カリーニングラートから引き抜いた軍団はウクライナ戦線で大敗​

 ウクライナ侵略戦争がロシアにとって不利になり始めた時、ロシア政府は第11軍団地上部隊の80%をカリーニングラートから引き揚げウクライナに送り込んだ。ところが、その大部分をキーウ占拠を目指した絶望的な戦いでたちまち失ってしまった。

 首都へと続く道に沿って配置された、貧弱な統率と補給不足のロシアの大隊、旅団および師団は、ウクライナの大砲、無人機、 精度の高い対戦車ミサイルを装備した歩兵部隊らの攻撃の前に、全く無力だったのだ。第11軍団は、壊滅した。

 わずか1カ月間の熾烈な戦いの後、ロシア軍はキーウから撤退に追い込まれた。推定数はまちまちだが5月に前線が安定するまでの間に、5万人が死亡または負傷した。
 

中にはかつての1割にまで減った大隊も​

 次に第11軍団が悲劇に見舞われたのは、東部ハルキウ戦線だった。

 しかしこちらもロシア侵略軍は脆弱だった。新たな兵力を切望したロシア軍は、第11軍団を船と飛行機で南ロシアのベルゴロドへ、次にウクライナのハルキウ近くへと移動させた。

 3カ月に及ぶ過酷な戦いは、第11軍団の力をそぎ落とした。第11軍団の書類の一部を入手したロイター通信によると、8月30日付書類では第11軍団の戦力は完全編成の71%であった。しかし、いくつかの大隊は本来の戦力のわずか1割まで減少していたという。


ウクライナ防衛軍の反転攻勢で無力化​

 だが第11軍団にとって、状況はさらに悪化していった。8月末と9月初旬、ウクライナ軍はハルキウ東部とヘルソン北部の2カ所で反転攻勢を仕かけた。

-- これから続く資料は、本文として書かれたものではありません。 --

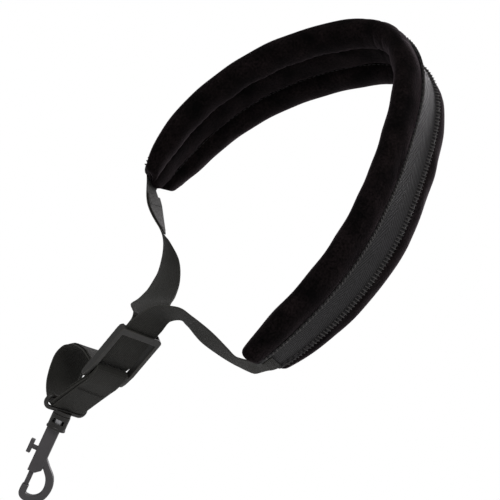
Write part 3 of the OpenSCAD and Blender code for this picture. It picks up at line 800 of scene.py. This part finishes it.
# The two legs lie one on the other behind the top bar.
RIGHT_OFF, LEFT_OFF = RUN_Y - WEB_THICK / 2 - LAYER_GAP, RUN_Y + WEB_THICK / 2 + LAYER_GAP


def points(rows):
    """Rows of three numbers as vectors, so that lists of them can be joined to worked-out ones."""
    return [np.array(r, float) for r in rows]


# The middle line of each leg, from its sewn end to the slider, and the way its width points there.
right_way = [PAD_END[0] - 6 * PAD_RUN + (RIGHT_LIFT + 0.9) * PAD_END[2],
             PAD_END[0] + PAD_RUN + (RIGHT_LIFT - 1.2) * PAD_END[2]] + points([
                 [51.5, -98.3, 79], [45.5, -89.5, 77.8], [38, -82, 79.7], [27, -73.6, 83.6],
                 [17, -65, 88], [11, -58, 89.3], [5, -49.5, 84]]) + [
    strap_point([WEB_X + 0.3, RIGHT_OFF + 0.1, LEG_JOIN + 4]), strap_point([WEB_X, RIGHT_OFF, LEG_JOIN]),
    strap_point([WEB_X, RIGHT_OFF, LEG_CUT - 0.5])]
right_turn = [PAD_END[1], PAD_END[1]] + points([
    [0.84, 0.44, -0.3], [0.72, 0.62, -0.3], [0.55, 0.75, -0.38], [0.45, 0.77, -0.45],
    [0.5, 0.78, -0.35], [0.66, 0.66, -0.36], [0.88, 0.36, -0.3]]) + [STRAP_X, STRAP_X, STRAP_X]
left_way = [PAD_NEXT[0] + leg_lift(1, 1.0) * PAD_NEXT[2],
            PAD_FIRST[0] - PAD_START_RUN + leg_lift(0, -1.8) * PAD_FIRST[2]] + points([
    [36.6, 63, 142.6], [45, 54, 129], [49, 45, 118], [48, 32, 107], [39, 13, 97], [24, -9, 89.5]]) + [
    strap_point([11, 13, 88.4]), strap_point([4, 2, 89.4]), strap_point([WEB_X, -5.4, 87.6]),
    strap_point([WEB_X, LEFT_OFF + 0.25, LEG_JOIN + 2.2]), strap_point([WEB_X, LEFT_OFF, LEG_JOIN]),
    strap_point([WEB_X, LEFT_OFF, LEG_CUT - 0.5])]
left_turn = [PAD_NEXT[1], PAD_FIRST[1]] + points([
    [0.86, 0.5, -0.04], [0.62, 0.78, -0.03], [0.32, 0.93, -0.08], [0.1, 0.94, -0.3],
    [-0.2, 0.88, -0.42], [-0.55, 0.72, -0.4], [-0.84, 0.36, -0.36], [-0.95, 0.14, -0.24]]) + [
    strap_point([-1, -0.06, 0]), -STRAP_X, -STRAP_X, -STRAP_X]

WEB_STEPS = 14
right_frames = square_frames(curve(right_way, WEB_STEPS), curve(right_turn, WEB_STEPS))
left_frames = square_frames(curve(left_way, WEB_STEPS), curve(left_turn, WEB_STEPS))


PATCH_GAP = 0.2
PATCH_LOW, PATCH_HIGH = WEB_THICK / 2 + PATCH_GAP, WEB_THICK * 1.5 + PATCH_GAP

right_leg = web("webbing_right_leg", right_frames, -WEB_THICK / 2, WEB_THICK / 2, WEB_WIDE, "right_webbing")
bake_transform(right_leg)
left_leg = web("webbing_left_leg", left_frames, -WEB_THICK / 2, WEB_THICK / 2, WEB_WIDE, "left_webbing")
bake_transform(left_leg)
patch_frames = left_frames[int(WEB_STEPS * 1.6):WEB_STEPS * 3 + 2]
patch = web("webbing_left_patch", patch_frames, PATCH_LOW, PATCH_HIGH, WEB_WIDE - 1, "left_joining_patch")
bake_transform(patch)


def dashes(name, frames, spots, lift, radius, mat, node):
    """Stitches on a strip. Each spot is (place along the frames, across, direction, length)."""
    rows = []
    for at, v, along, length in spots:
        p, w, o = frames[min(max(int(round(at)), 0), len(frames) - 1)]
        t = np.cross(w, o)
        rows.append((p + v * w + lift * o, t if along else w, length))
    ob = beads(name, rows, radius)
    dress(ob, mat)
    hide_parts(node)
    return ob


def cross_rows(low, high, wide, pitch, length):
    """Two rows of stitches across a strip, at two places along it."""
    n = int(wide / pitch)
    return [(at, (k - (n - 1) / 2) * pitch, False, length) for at in (low, high) for k in range(n)]


BOX_PITCH, BOX_LONG, BOX_PROUD = 2.6, 1.9, 0.05
right_rows = cross_rows(6, 12, WEB_WIDE - 2, BOX_PITCH, BOX_LONG)
stitch = dashes("box_stitch_right", right_frames, right_rows, WEB_THICK / 2 + BOX_PROUD, 0.3, THREAD_TICK,
                "right_box_stitch")
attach(stitch, "pad")
left_rows = cross_rows(WEB_STEPS * 2.0, WEB_STEPS * 2.9, WEB_WIDE - 3, BOX_PITCH, BOX_LONG)
stitch = dashes("box_stitch_left", left_frames, left_rows, PATCH_HIGH + BOX_PROUD, 0.28, THREAD_GREY,
                "left_box_stitch")
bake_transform(stitch)

# The loop's middle, from its sewn end round the centre bar, through the eye and back up to the top bar:
# depth and height before the strap leans, then how far its width turns towards each.
loop_way = [[-4, 14.5, 0, 0], [-6.1, 22, 0, 0], [-8.8, 31.5, 0, 0], [BAR_Y + FOLD - 0.9, BAR_Z - 4, 0, 0],
            [BAR_Y + FOLD, BAR_Z, 0, 0], [BAR_Y + FOLD_HALF, BAR_Z + FOLD_HALF, 0, 0],
            [BAR_Y, BAR_Z + FOLD, 0, 0], [BAR_Y - FOLD_HALF, BAR_Z + FOLD_HALF, 0, 0],
            [BAR_Y - FOLD, BAR_Z, 0, 0], [-11.9, 34, 0, 0], [-9.6, 26, 0, 0], [-6.4, 14, 0, 0],
            [-4.2, 5, 0, 0], [-2.75, -1.0, 0, 0], [0, -3.3, 0, 0], [4.5, -3.3, 0, 0], [12.4, -1.8, 0, 0],
            [19.6, 1.6, 0, 0], [25.8, 7, -0.06, 0], [29.6, 13.4, -0.14, 0], [30.6, 21.4, -0.04, -0.02],
            [29, 26.8, 0.14, -0.1], [24.6, 30.6, 0.28, -0.18], [15, 35.3, 0.22, -0.14],
            [5.6, 37.8, 0.1, -0.05], [-1.4, 39.4, 0.02, 0], [-5.2, 44.6, 0, 0], [RUN_Y + 0.3, 52.5, 0, 0],
            [RUN_Y, 61, 0, 0], [RUN_Y, 69, 0, 0], [RUN_Y, LEG_CUT - 0.5, 0, 0]]
LOOP_STEPS = 10
# How far the back of the loop sags to one side, and how much further just behind the slider.
LOOP_SAG, SLIDER_SAG = 1.2, 1.7
loop_points = curve(loop_way, LOOP_STEPS)


def loop_x(i, p):
    """The strip follows the slider sideways, and its back part sags a little to one side."""
    follow = min(WEB_X, max(0, p[1] * WEB_X / SLIDER_FOOT))
    back_part = math.exp(-((i / LOOP_STEPS - 21.5) / 4.4) ** 4)
    behind_slider = bell(i / LOOP_STEPS, 25, 1.5)
    return follow + LOOP_SAG * back_part + SLIDER_SAG * behind_slider


loop_frames = square_frames(
    [strap_point([loop_x(i, p), p[0], p[1]]) for i, p in enumerate(loop_points)],
    [strap_point([1, p[2], p[3]]) for p in loop_points])


def slipped(frames, far):
    """The two layers lie a little to either side of each other, away from the slider."""
    return [(p + far * math.exp(-((i / LOOP_STEPS - 17) / 7.2) ** 6) * w, w, o)
            for i, (p, w, o) in enumerate(frames)]


OUTER_FACE = LAYER_GAP + WEB_THICK
# The zigzag of stitches across the front panel: where it is, how far it swings, and its stitches.
TACK_AT, TACK_SWING = 10.3 * LOOP_STEPS, 1.2
TACK_COUNT, TACK_PITCH, TACK_LONG = 35, 0.62, 1.7
tack_spots = [(TACK_AT + (k % 2) * TACK_SWING, (k - TACK_COUNT // 2) * TACK_PITCH, True, TACK_LONG)
              for k in range(TACK_COUNT)]
for piece in (
        web("webbing_loop_inner", slipped(loop_frames, -1.1), -OUTER_FACE, -LAYER_GAP, WEB_WIDE,
            "loop_inner_webbing"),
        web("webbing_loop_outer", slipped(loop_frames, 1.3), LAYER_GAP, OUTER_FACE, WEB_WIDE,
            "loop_outer_webbing"),
        dashes("bar_tack", loop_frames, tack_spots, OUTER_FACE + 0.02, 0.16, THREAD_GREY, "loop_bar_tack")):
    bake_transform(piece)


# ---------------------------------------------------------------- moulded parts
def moulded(name, node, voxel, rounds, mat, body):
    """A copy of a CAD part, remeshed at the voxel size and smoothed, so that its edges round off."""
    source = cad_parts[node]
    ob = bpy.data.objects.new(name, source.data.copy())
    bpy.context.scene.collection.objects.link(ob)
    b = bmesh.new()
    b.from_mesh(ob.data)
    bmesh.ops.remove_doubles(b, verts=b.verts, dist=0.002 * MM)
    b.to_mesh(ob.data)
    b.free()
    m = ob.modifiers.new("remesh", "REMESH")
    m.mode = "VOXEL"
    m.voxel_size = voxel * MM
    s = ob.modifiers.new("soften", "SMOOTH")
    s.iterations = rounds
    s.factor = 0.5
    graph = bpy.context.evaluated_depsgraph_get()
    mesh = bpy.data.meshes.new_from_object(ob.evaluated_get(graph))
    ob.modifiers.clear()
    ob.data = mesh
    for p in mesh.polygons:
        p.use_smooth = True
    dress(ob, mat, body)
    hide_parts(node)


moulded("slider_moulding", "slider_frame", 0.3, 5, SLIDER_MAT, "slider")
moulded("eye_moulding", "swivel_eye", 0.22, 3, COLLAR_MAT, "eye")
moulded("collar_moulding", "swivel_collar", 0.2, 3, COLLAR_MAT, "hook")
moulded("hook_moulding", "hook_body", 0.22, 4, HOOK_MAT, "hook")
moulded("tab_moulding", "thumb_tab", 0.17, 4, HOOK_MAT, "gate")
moulded("bolt_moulding", "gate_bolt", 0.17, 3, HOOK_MAT, "gate")


def spring():
    """The coil: a steel copy of the frame's spring, baked where it stands."""
    ob = bpy.data.objects.new("coil_spring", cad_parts["gate_spring"].data.copy())
    bpy.context.scene.collection.objects.link(ob)
    dress(ob, STEEL)
    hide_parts("gate_spring")
    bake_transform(ob)


spring()

for name in ("swivel_pin", "body_plug"):
    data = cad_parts[name].data
    data.materials.clear()
    data.materials.append(STEEL)


# ---------------------------------------------------------------- floor, light and camera
FLOOR_RADIUS, FLOOR_DROP = 0.75, 0.22


def pale_floor():
    m, tree, bsdf = tree_of("pale_floor")
    pale = ramp(tree, noise(tree, 3, 2), (0.86, 0.86, 0.86), (0.9, 0.9, 0.9))
    tree.links.new(pale, bsdf.inputs["Base Color"])
    bsdf.inputs["Roughness"].default_value = 0.9
    sides = 48
    turns = [2 * math.pi * k / sides for k in range(sides)]
    verts = [(0, 0, 0)] + [(FLOOR_RADIUS * math.cos(g), FLOOR_RADIUS * math.sin(g), 0) for g in turns]
    mesh = bpy.data.meshes.new("floor")
    mesh.from_pydata(verts, [], [(0, k + 1, (k + 1) % sides + 1) for k in range(sides)])
    mesh.materials.append(m)
    ob = bpy.data.objects.new("floor", mesh)
    ob.location = (0.03, -0.02, cad_box[0][2] - FLOOR_DROP)
    bpy.context.scene.collection.objects.link(ob)


pale_floor()


def soft_light(name, place, size, power, colour):
    """Round area light that faces the middle of the strap."""
    light = bpy.data.lights.new(name, "AREA")
    light.shape = "DISK"
    light.size = size
    light.energy = power
    light.color = colour
    ob = bpy.data.objects.new(name, light)
    ob.location = place
    ob.rotation_euler = (Vector(CENTRE) - Vector(place)).to_track_quat("-Z", "Y").to_euler()
    bpy.context.scene.collection.objects.link(ob)


CENTRE = (0.05, -0.02, 0.13)
soft_light("key", (-0.6, -0.9, 1.4), 0.9, 10, (1, 0.985, 0.96))
soft_light("fill", (0.7, -1.4, 0.5), 1.2, 3, (1, 1, 1))
soft_light("rim", (1.15, 0.53, 0.62), 0.9, 12, (1, 0.97, 1))

# The world is white to the camera and dimmer as a light.
WORLD_LIGHT, WORLD_SEEN = 0.4, 1.0
world = bpy.data.worlds.new("studio")
bpy.context.scene.world = world
world.use_nodes = True
tree = world.node_tree
background = tree.nodes["Background"]
background.inputs["Color"].default_value = (1, 1, 1, 1)
path = tree.nodes.new("ShaderNodeLightPath")
strength = tree.nodes.new("ShaderNodeMix")
strength.inputs["A"].default_value = WORLD_LIGHT
strength.inputs["B"].default_value = WORLD_SEEN
tree.links.new(path.outputs["Is Camera Ray"], strength.inputs["Factor"])
tree.links.new(strength.outputs["Result"], background.inputs["Strength"])
bpy.context.scene.view_settings.view_transform = "Standard"

# The camera looks along the photograph's direction, rolled a little to one side.
CAMERA_PLACE, CAMERA_LENS, CAMERA_SENSOR = (-0.4665, -0.7439, 0.1626), 95.04, 36
right, up, back = unit([0.735, -0.531, 0.419]), unit([-0.326, 0.264, 0.906]), unit([-0.594, -0.8025, 0.021])
up = unit(up - np.dot(up, back) * back)
right = np.cross(up, back)
camera = bpy.data.objects.new("camera", bpy.data.cameras.new("camera"))
camera.data.lens = CAMERA_LENS
camera.data.sensor_width = CAMERA_SENSOR
camera.data.clip_start = 0.05
camera.data.clip_end = 20
camera.matrix_world = Matrix([[*row] for row in zip(right, up, back, CAMERA_PLACE)] + [[0, 0, 0, 1]])
bpy.context.scene.collection.objects.link(camera)
bpy.context.scene.camera = camera
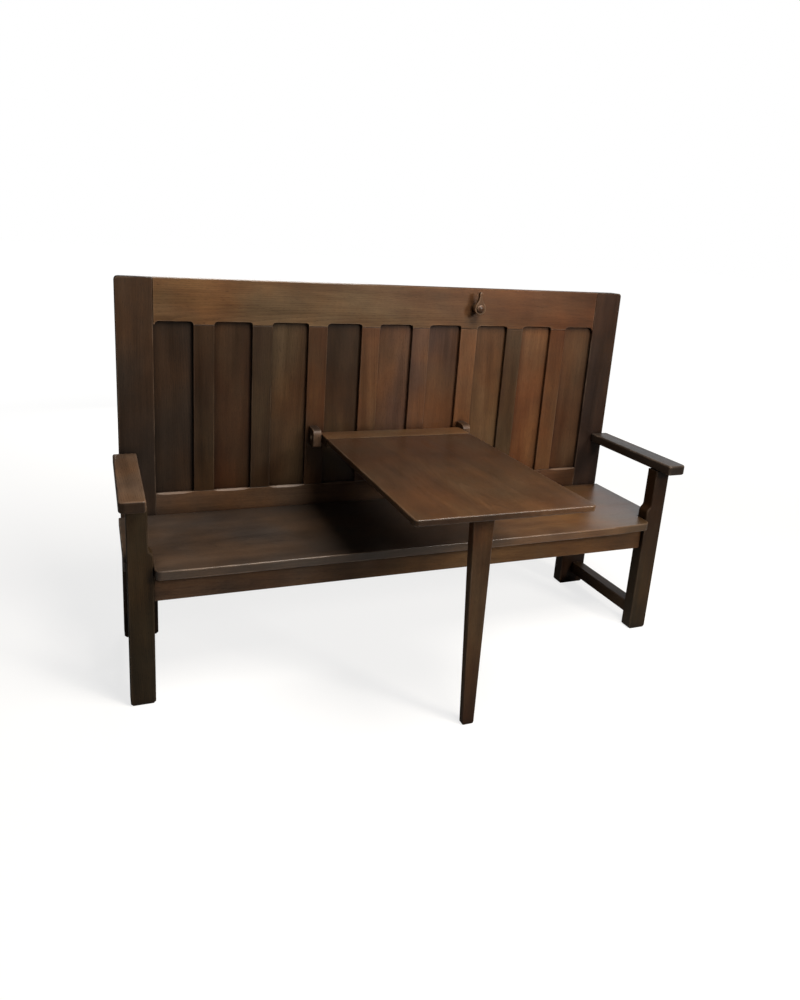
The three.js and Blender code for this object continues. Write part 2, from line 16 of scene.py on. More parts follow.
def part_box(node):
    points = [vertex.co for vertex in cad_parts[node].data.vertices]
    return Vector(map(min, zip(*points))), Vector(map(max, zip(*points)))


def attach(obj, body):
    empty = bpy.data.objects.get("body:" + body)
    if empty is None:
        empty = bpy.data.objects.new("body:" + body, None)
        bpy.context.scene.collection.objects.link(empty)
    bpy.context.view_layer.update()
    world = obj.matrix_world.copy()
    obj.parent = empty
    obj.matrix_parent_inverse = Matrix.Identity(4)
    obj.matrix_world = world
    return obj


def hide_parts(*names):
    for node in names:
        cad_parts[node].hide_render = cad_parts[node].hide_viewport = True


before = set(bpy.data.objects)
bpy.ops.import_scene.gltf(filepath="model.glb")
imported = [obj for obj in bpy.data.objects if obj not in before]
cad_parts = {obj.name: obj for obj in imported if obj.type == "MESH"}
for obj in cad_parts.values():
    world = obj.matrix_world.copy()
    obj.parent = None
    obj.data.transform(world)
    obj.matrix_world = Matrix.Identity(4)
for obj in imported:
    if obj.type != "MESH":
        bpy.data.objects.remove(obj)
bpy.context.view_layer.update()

# %% [markdown]
# ## The camera
# The bench is seen from the left of its middle, from about eye height, and the picture is turned by a
# few degrees. A camera that is built from its own three directions needs no guessing: forward comes
# from a turn about the upright and a tilt down, and the roll turns the other two about it.

# %% Find the camera's three directions
CAMERA_TURN = 0.3719
CAMERA_TILT = -0.26006
CAMERA_ROLL = 0.060611

forward = Vector(
    (
        math.sin(CAMERA_TURN) * math.cos(CAMERA_TILT),
        math.cos(CAMERA_TURN) * math.cos(CAMERA_TILT),
        math.sin(CAMERA_TILT),
    )
)
level = Vector((math.cos(CAMERA_TURN), -math.sin(CAMERA_TURN), 0))
upright = level.cross(forward)
right = math.cos(CAMERA_ROLL) * level + math.sin(CAMERA_ROLL) * upright
up = math.cos(CAMERA_ROLL) * upright - math.sin(CAMERA_ROLL) * level
print("the camera looks along", [round(part, 3) for part in forward])

# %% Place the camera
CAMERA_PLACE = Vector((-0.987511, -1.99469, 1.3666))
FOCAL_PIXELS = 749.02
PICTURE = (800, 1000)
AXIS_PIXEL = (376.62, 434.18)
FILM = 36.0

camera_data = bpy.data.cameras.new("bench_camera")
camera_data.sensor_width = FILM
camera_data.lens = FOCAL_PIXELS * FILM / max(PICTURE)
camera_data.shift_x = (PICTURE[0] / 2 - AXIS_PIXEL[0]) / max(PICTURE)
camera_data.shift_y = (AXIS_PIXEL[1] - PICTURE[1] / 2) / max(PICTURE)
camera = bpy.data.objects.new("bench_camera", camera_data)
turned = Matrix((right, up, -forward)).transposed().to_4x4()
camera.matrix_world = Matrix.Translation(CAMERA_PLACE) @ turned
bpy.context.scene.collection.objects.link(camera)
bpy.context.scene.camera = camera
print("lens", round(camera_data.lens, 2), "mm")

# %% [markdown]
# ## Writing a shader in code
# A material is a net of small nodes. A few helpers keep it readable: one adds any node and fills its
# sockets, others do sums, map one span onto another, and mix or scale colours.

# %% Helpers for shader nodes


def put(tree, kind, values=None, **settings):
    """Adds a node. A value is a socket to link from, or a plain number or colour."""
    made = tree.nodes.new(kind)
    for key, value in settings.items():
        setattr(made, key, value)
    for key, value in (values or {}).items():
        if isinstance(value, bpy.types.NodeSocket):
            tree.links.new(value, made.inputs[key])
        else:
            made.inputs[key].default_value = value
    return made


def calc(tree, operation, first, second, clamp=False):
    """One sum, such as MULTIPLY or ADD."""
    made = put(tree, "ShaderNodeMath", {0: first, 1: second}, operation=operation, use_clamp=clamp)
    return made.outputs[0]


def spread(tree, value, low, high, to_low=0.0, to_high=1.0):
    """Maps the span low to high onto another span, and stops at its ends."""
    values = {
        "Value": value,
        "From Min": low,
        "From Max": high,
        "To Min": to_low,
        "To Max": to_high,
    }
    return put(tree, "ShaderNodeMapRange", values).outputs["Result"]


# %% Helpers for colours and directions


def mixed(tree, factor, first, second, mode="MIX"):
    """Two colours, mixed by a factor."""
    values = {0: factor, 6: first, 7: second}
    made = put(tree, "ShaderNodeMix", values, data_type="RGBA", blend_type=mode)
    return made.outputs[2]


def scaled(tree, colour, factor):
    """A colour made darker or lighter by a factor."""
    made = put(tree, "ShaderNodeVectorMath", {0: colour, "Scale": factor}, operation="SCALE")
    return made.outputs[0]


def paint(colour):
    """Three colour shares as a solid colour."""
    return (*colour, 1)


def stretched(tree, vector, factors):
    """The board's coordinates, with each direction scaled by its own factor."""
    made = put(tree, "ShaderNodeVectorMath", {0: vector, 1: factors}, operation="MULTIPLY")
    return made.outputs[0]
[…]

 激烈な2週間の戦闘後、ウクライナ防衛軍はハルキウ州の2600平方キロを解放すると、何万というロシア兵が当地で逃亡、投降あるいは死亡した。第11軍団は現地のほとんどのロシア部隊よりも被害が大きかった。ワシントンの戦略国際問題研究所は9月末に、同軍団が「激しく損耗した」と評した。ほぼ無力化されたことになる。

 ウクライナ軍のある幕僚は、反転攻勢によって第11軍団は車両200台および兵士の「半数」を失ったと結論づけた。
 

ポーランドとリトアニアはカリーニングラートを占領せよ​

 現在、第11軍団を引き抜かれたカリーニングラート州は全くの無防備状態となっている。一時、NATOに脅威をもたらした同州の部隊は壊滅したからだ。

 この影響はヨーロッパ全体に広がるだろう。第11軍団は本来はカリーニングラートを防衛し、NATOの東部前線に脅威を与えるはずだったのに、今はどちらも遂行不可能となっているからだ。

 逆に言えば、NATO最弱のリトアニア軍(兵力は約2万人)ですら、カリーニングラートに進駐すれば、同州のロシア軍は無抵抗で白旗を掲げざるを得ないことになる。

 無慈悲な侵略を行ったロシアに懲罰を加えるために、リトアニアとボーランドは軍を進めて、カリーニングラートをプーチンの軛から解放すべきではないか。実際、ポーランド軍の一部には、カリーニングラートはポーランドの一部だと見る意見もある。

 むしろカリーニングラートのロシア住民も喜ぶだろう。